• [INFORMATION SUPPLIED]
......

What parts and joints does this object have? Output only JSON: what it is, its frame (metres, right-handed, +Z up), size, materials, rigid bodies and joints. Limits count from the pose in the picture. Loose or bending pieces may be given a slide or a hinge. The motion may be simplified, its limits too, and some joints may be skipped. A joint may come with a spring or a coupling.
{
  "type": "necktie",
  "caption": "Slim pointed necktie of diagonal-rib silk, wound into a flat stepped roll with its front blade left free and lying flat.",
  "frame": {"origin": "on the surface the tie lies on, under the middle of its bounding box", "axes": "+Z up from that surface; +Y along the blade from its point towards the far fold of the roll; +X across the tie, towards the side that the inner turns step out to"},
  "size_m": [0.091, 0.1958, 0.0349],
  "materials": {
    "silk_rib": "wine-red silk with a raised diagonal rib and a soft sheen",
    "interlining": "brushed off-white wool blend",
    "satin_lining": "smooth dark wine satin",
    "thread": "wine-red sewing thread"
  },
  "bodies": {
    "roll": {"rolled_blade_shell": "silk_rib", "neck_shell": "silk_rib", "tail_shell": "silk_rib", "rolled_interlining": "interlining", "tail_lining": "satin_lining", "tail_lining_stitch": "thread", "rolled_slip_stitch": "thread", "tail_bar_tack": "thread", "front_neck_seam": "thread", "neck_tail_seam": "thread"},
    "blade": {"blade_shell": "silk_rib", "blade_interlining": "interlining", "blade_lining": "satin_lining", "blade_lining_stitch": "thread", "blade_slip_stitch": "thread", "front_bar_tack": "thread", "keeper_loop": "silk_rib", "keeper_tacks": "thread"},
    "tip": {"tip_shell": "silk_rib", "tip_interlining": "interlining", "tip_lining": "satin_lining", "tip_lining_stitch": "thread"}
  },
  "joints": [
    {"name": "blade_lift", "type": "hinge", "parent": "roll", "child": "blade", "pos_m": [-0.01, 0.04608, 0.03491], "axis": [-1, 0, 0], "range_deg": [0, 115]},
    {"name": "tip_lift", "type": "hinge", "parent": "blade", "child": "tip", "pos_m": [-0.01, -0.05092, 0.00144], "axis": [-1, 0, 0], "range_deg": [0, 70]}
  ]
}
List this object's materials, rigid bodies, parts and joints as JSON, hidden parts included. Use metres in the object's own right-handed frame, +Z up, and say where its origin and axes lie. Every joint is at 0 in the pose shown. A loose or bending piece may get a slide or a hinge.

......

• [TASK DIRECTIONS]
Using the listing above, retype each line exactly.

• [PROBLEM SOLUTION]
What parts and joints does this object have? Output only JSON: what it is, its frame (metres, right-handed, +Z up), size, materials, rigid bodies and joints. Limits count from the pose in the picture. Loose or bending pieces may be given a slide or a hinge. The motion may be simplified, its limits too, and some joints may be skipped. A joint may come with a spring or a coupling.
{
  "type": "necktie",
  "caption": "Slim pointed necktie of diagonal-rib silk, wound into a flat stepped roll with its front blade left free and lying flat.",
  "frame": {"origin": "on the surface the tie lies on, under the middle of its bounding box", "axes": "+Z up from that surface; +Y along the blade from its point towards the far fold of the roll; +X across the tie, towards the side that the inner turns step out to"},
  "size_m": [0.091, 0.1958, 0.0349],
  "materials": {
    "silk_rib": "wine-red silk with a raised diagonal rib and a soft sheen",
    "interlining": "brushed off-white wool blend",
    "satin_lining": "smooth dark wine satin",
    "thread": "wine-red sewing thread"
  },
  "bodies": {
    "roll": {"rolled_blade_shell": "silk_rib", "neck_shell": "silk_rib", "tail_shell": "silk_rib", "rolled_interlining": "interlining", "tail_lining": "satin_lining", "tail_lining_stitch": "thread", "rolled_slip_stitch": "thread", "tail_bar_tack": "thread", "front_neck_seam": "thread", "neck_tail_seam": "thread"},
    "blade": {"blade_shell": "silk_rib", "blade_interlining": "interlining", "blade_lining": "satin_lining", "blade_lining_stitch": "thread", "blade_slip_stitch": "thread", "front_bar_tack": "thread", "keeper_loop": "silk_rib", "keeper_tacks": "thread"},
    "tip": {"tip_shell": "silk_rib", "tip_interlining": "interlining", "tip_lining": "satin_lining", "tip_lining_stitch": "thread"}
  },
  "joints": [
    {"name": "blade_lift", "type": "hinge", "parent": "roll", "child": "blade", "pos_m": [-0.01, 0.04608, 0.03491], "axis": [-1, 0, 0], "range_deg": [0, 115]},
    {"name": "tip_lift", "type": "hinge", "parent": "blade", "child": "tip", "pos_m": [-0.01, -0.05092, 0.00144], "axis": [-1, 0, 0], "range_deg": [0, 70]}
  ]
}
List this object's materials, rigid bodies, parts and joints as JSON, hidden parts included. Use metres in the object's own right-handed frame, +Z up, and say where its origin and axes lie. Every joint is at 0 in the pose shown. A loose or bending piece may get a slide or a hinge.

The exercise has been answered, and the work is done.